The views expressed in this article are the views of the author.
I remember shortly after the elections in 2016, I got a lot of flak for supporting Bernie Sanders in the primaries but not Hillary Clinton in the general. I am certainly not the only one to experience this. In the wake of that election, a number of thought pieces ran online, in the media and even in Clinton’s own biography which pushed a persistent narrative of how the election was lost by the interference (or, lack thereof) of Bernie Sanders and his supporters.
It is no surprise, then, with another election approaching and Sanders once again running, that many of the same pundits who blamed us for Clinton’s loss are now asking if we have “learned our lesson” and will finally vote for whoever it is the Democrats run in 2020. For me, at least, my answer is simple: no, I will not.

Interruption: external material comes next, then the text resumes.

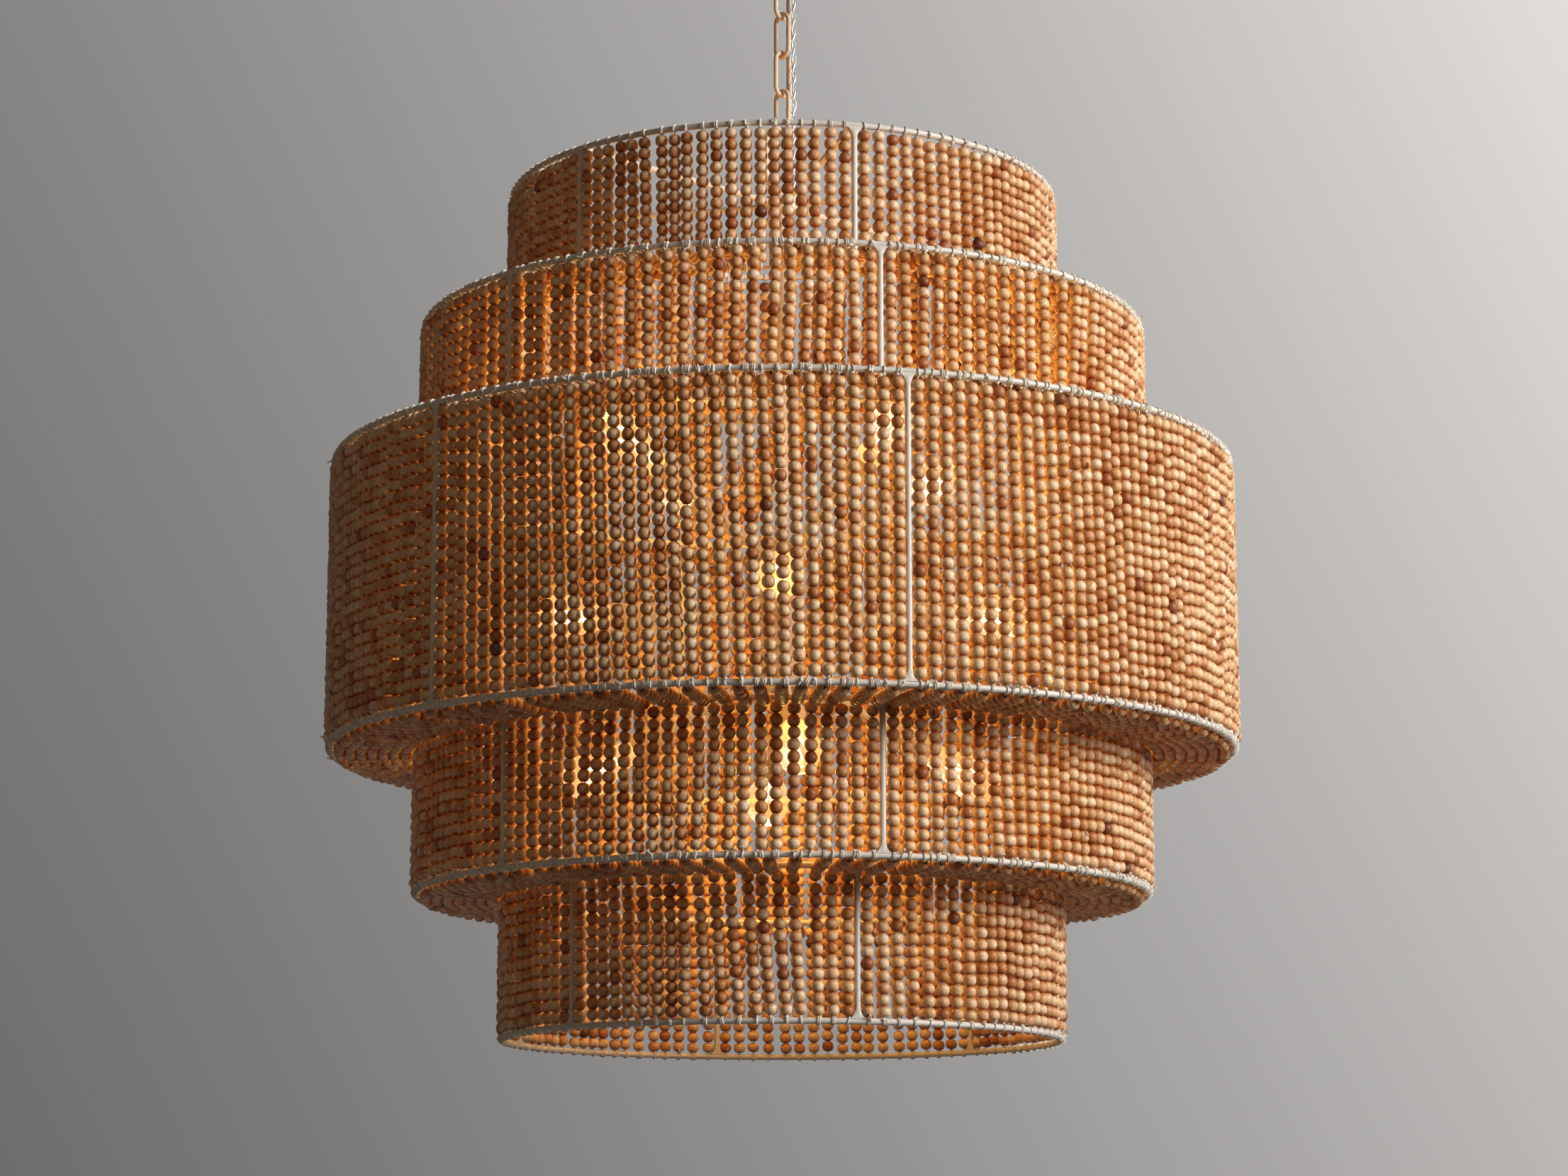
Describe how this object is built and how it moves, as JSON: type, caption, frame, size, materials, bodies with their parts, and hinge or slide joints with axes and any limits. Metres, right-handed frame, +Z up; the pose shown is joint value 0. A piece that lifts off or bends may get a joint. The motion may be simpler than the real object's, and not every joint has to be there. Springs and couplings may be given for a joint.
{
  "type": "beaded chandelier",
  "caption": "Round tiered chandelier of steel rod drums hung with strands of wooden beads, lit by bulbs inside, on a short chain below a ceiling canopy.",
  "frame": {"origin": "middle of the mounting strap's top face, where it meets the ceiling", "axes": "+Z up; +X and -X each point through a frame bar; the chain links lie in the XZ and YZ planes"},
  "size_m": [0.973, 0.973, 1.2872],
  "materials": {
    "frame_paint": "satin",
    "chain_paint": "satin",
    "fixing_steel": "satin",
    "grommet": "matte",
    "clear_flex": "gloss",
    "bead_wood": "satin varnish",
    "cotton_cord": "matte",
    "socket_sleeve": "matte",
    "bulb_glass": "clear",
    "bulb_metal": "satin"
  },
  "bodies": {
    "canopy": {"canopy": "frame_paint", "mounting_strap": "fixing_steel", "nipple": "fixing_steel", "canopy_loop": "chain_paint", "canopy_grommet": "grommet", "flex_1": "clear_flex"},
    "top_link": {"link_1": "chain_paint", "flex_2": "clear_flex"},
    "chain": {"link_2": "chain_paint", "link_3": "chain_paint", "link_4": "chain_paint", "flex_3": "clear_flex"},
    "bottom_link": {"link_5": "chain_paint", "flex_4": "clear_flex"},
    "fixture": {"hub_loop": "chain_paint", "spider": "frame_paint", "hub_grommet": "grommet", "stem": "frame_paint", "lamp_body": "frame_paint", "finial": "frame_paint", "drum_frame_1": "frame_paint", "drum_frame_2": "frame_paint", "drum_frame_3": "frame_paint", "drum_frame_4": "frame_paint", "drum_frame_5": "frame_paint", "bead_curtain_1": "bead_wood", "bead_curtain_2": "bead_wood", "bead_curtain_3": "bead_wood", "bead_curtain_4": "bead_wood", "bead_curtain_5": "bead_wood", "radial_strands_1": "bead_wood", "radial_strands_2": "bead_wood", "radial_strands_3": "bead_wood", "radial_strands_4": "bead_wood", "socket_upper_1": "socket_sleeve", "socket_upper_2": "socket_sleeve", "socket_upper_3": "socket_sleeve", "socket_upper_4": "socket_sleeve", "socket_middle_1": "socket_sleeve", "socket_middle_2": "socket_sleeve", "socket_middle_3": "socket_sleeve", "socket_middle_4": "socket_sleeve", "socket_lower_1": "socket_sleeve", "socket_lower_2": "socket_sleeve", "socket_lower_3": "socket_sleeve", "socket_lower_4": "socket_sleeve", "bulb_upper_1": "bulb_glass", "bulb_upper_2": "bulb_glass", "bulb_upper_3": "bulb_glass", "bulb_upper_4": "bulb_glass", "bulb_middle_1": "bulb_glass", "bulb_middle_2": "bulb_glass", "bulb_middle_3": "bulb_glass", "bulb_middle_4": "bulb_glass", "bulb_lower_1": "bulb_glass", "bulb_lower_2": "bulb_glass", "bulb_lower_3": "bulb_glass", "bulb_lower_4": "bulb_glass"}
  },
  "joints": [
    {"name": "chain_swing_x", "type": "hinge", "parent": "canopy", "child": "top_link", "pos_m": [0, 0, -0.0683], "axis": [1, 0, 0], "range_deg": [-20, 20], "deforming": ["flex_1"]},
    {"name": "chain_swing_y", "type": "hinge", "parent": "top_link", "child": "chain", "pos_m": [0, 0, -0.1123], "axis": [0, 1, 0], "range_deg": [-20, 20], "deforming": ["flex_2"]},
    {"name": "fixture_swing_x", "type": "hinge", "parent": "chain", "child": "bottom_link", "pos_m": [0, 0, -0.2464], "axis": [1, 0, 0], "range_deg": [-20, 20], "deforming": ["flex_3"]},
    {"name": "fixture_swing_y", "type": "hinge", "parent": "bottom_link", "child": "fixture", "pos_m": [0, 0, -0.2911], "axis": [0, 1, 0], "range_deg": [-20, 20], "deforming": ["flex_4"]}
  ]
}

If my vote, or rather, if the vote of progressives who back Sanders is essential to winning in 2020 then the Democrats need to run someone we support. Instead, we are met with a terrible sense of entitlement from the establishment that begins with the assumption that anyone the Democrats run is worth voting for simply because they are Democrats. This political worldview is toxic, and buying into it denies me and other voters on the left of the DNC a scant amount of agency that still remains in this political system.

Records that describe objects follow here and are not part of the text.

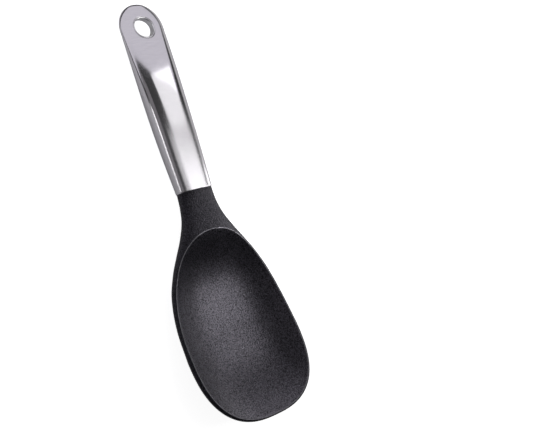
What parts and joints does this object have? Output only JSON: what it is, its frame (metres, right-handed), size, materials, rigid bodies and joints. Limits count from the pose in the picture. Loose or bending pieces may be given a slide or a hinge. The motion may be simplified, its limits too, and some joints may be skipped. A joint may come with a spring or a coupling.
{
  "type": "rice paddle",
  "caption": "Serving paddle with a wide, shallow scooped bowl, a short neck and a hollow, softly rounded metal handle that flattens towards a round hanging hole.",
  "frame": {"origin": "on the ground that the bowl rests on, under the middle of the paddle's length and width", "axes": "+X from the handle's tail to the bowl's tip, +Y across the paddle, +Z the way the bowl opens"},
  "size_m": [0.2348, 0.072, 0.0233],
  "materials": {
    "handle_steel": "polished at the tail, satin towards the mouth",
    "sleeve_steel": "polished",
    "head_nylon": "fine matt texture",
    "adhesive": "set adhesive"
  },
  "bodies": {
    "root": {"handle_upper_shell": "handle_steel", "handle_lower_shell": "handle_steel", "hanging_hole_sleeve": "sleeve_steel", "paddle_head": "head_nylon", "tang_adhesive": "adhesive"}
  },
  "joints": []
}
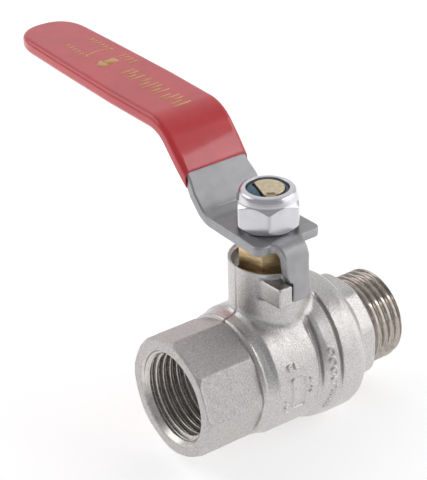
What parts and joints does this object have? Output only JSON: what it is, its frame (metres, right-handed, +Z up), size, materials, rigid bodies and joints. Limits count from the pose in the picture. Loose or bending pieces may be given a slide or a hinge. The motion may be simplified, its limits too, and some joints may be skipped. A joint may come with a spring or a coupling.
{
  "type": "ball valve",
  "caption": "Threaded shut-off ball valve, socket thread one end and male thread the other, with a bent steel quarter-turn lever in a dipped sleeve.",
  "frame": {"origin": "centre of the ball, where the pipe axis crosses the stem axis", "axes": "+X along the pipe axis towards the male end, +Z up the stem, lever along +Y when shut"},
  "size_m": [0.0576, 0.1052, 0.0678],
  "materials": {
    "nickel_plate": "brass forging, blasted and nickel plated, satin with fine grain",
    "ball_chrome": "polished and chrome plated",
    "ptfe": "white fluoropolymer, waxy",
    "brass_bare": "bare brass, machined, pale",
    "brass_turned": "bare brass with turning marks, slightly tarnished",
    "seal_rubber": "black, matt",
    "lever_steel": "stamped sheet steel, zinc plated, satin",
    "red_vinyl": null,
    "zinc_plate": "bright zinc plate",
    "blue_nylon": "dark blue, semi-matt"
  },
  "bodies": {
    "housing": {"valve_body": "nickel_plate", "end_connector": "nickel_plate", "joint_seal": "ptfe", "seat_ring_inlet": "ptfe", "seat_ring_outlet": "ptfe", "thrust_washer": "ptfe", "packing_ring_lower": "ptfe", "packing_ring_upper": "ptfe", "gland_nut": "brass_turned"},
    "lever_assembly": {"stem": "brass_bare", "stem_o_ring": "seal_rubber", "lever": "lever_steel", "grip_sleeve": "red_vinyl", "lock_nut": "zinc_plate", "lock_nut_insert": "blue_nylon"},
    "ball": {"ball": "ball_chrome"}
  },
  "joints": [
    {"name": "lever_turn", "type": "hinge", "parent": "housing", "child": "lever_assembly", "pos_m": [0, 0, 0], "axis": [0, 0, 1], "range_deg": [0, 90]},
    {"name": "ball_turn", "type": "hinge", "parent": "housing", "child": "ball", "pos_m": [0, 0, 0], "axis": [0, 0, 1], "range_deg": [0, 90]}
  ],
  "couplings": [
    {"joint": "ball_turn", "follows": "lever_turn", "ratio": 1}
  ]
}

This is not a radical idea anywhere except in the US. Certainly, in 2015, Britain’s largest progressive party, Labour, was in an eerily similar situation. They had lost 26 seats in parliament while under the leadership of center-leaning establishment politicians, due in large part to more progressive voters swinging to other parties or staying home. The response of the Labour party was to embrace the Left and adopt a socialist as their party leader, which gained them 30 seats in the very next election.
In sharp contrast, the Democratic Party seems to have done little more than demand “unity” from its members, though seemingly only in one direction. While we most definitely might see calls for “unity” when the racists are exposed within the party, they were nowhere to be seen when top Democrats condemned Ilhan Omar or when some Democratic senators joined their Republican colleagues to attack the Green New Deal.
Frankly, this is the real spot where Clinton failed in 2016. She ran a campaign that did not even visit many of the supposedly solid blue states that swung for Trump because she assumed she had their support. She made no real attempts to reach out across the political divide within the party, doubling down by selecting a running mate that was even further right than she was, largely again out of this assumption that everyone who was inspired by Sanders’ message would then vote for her.
The fact is, if the Democrats want to win in 2020 they need to inspire voters and reach out to their progressive base, not just assume that that base will support them. If Clinton lost the election in 2016 because she lacked the votes of Sanders supporters, the responsibility was on her to have secured those votes. If she was unable to gain that support, she was a weak nominee who should not have been the nominated in the first place, and the same very well may be true in 2020.
For all the drama that came of 2016, one thing must be clear: if the Democrats need Sanders supporters to win their election then they should work to earn those votes. Or, failing that, they could just run Sanders because he has already put in the effort to earn my vote.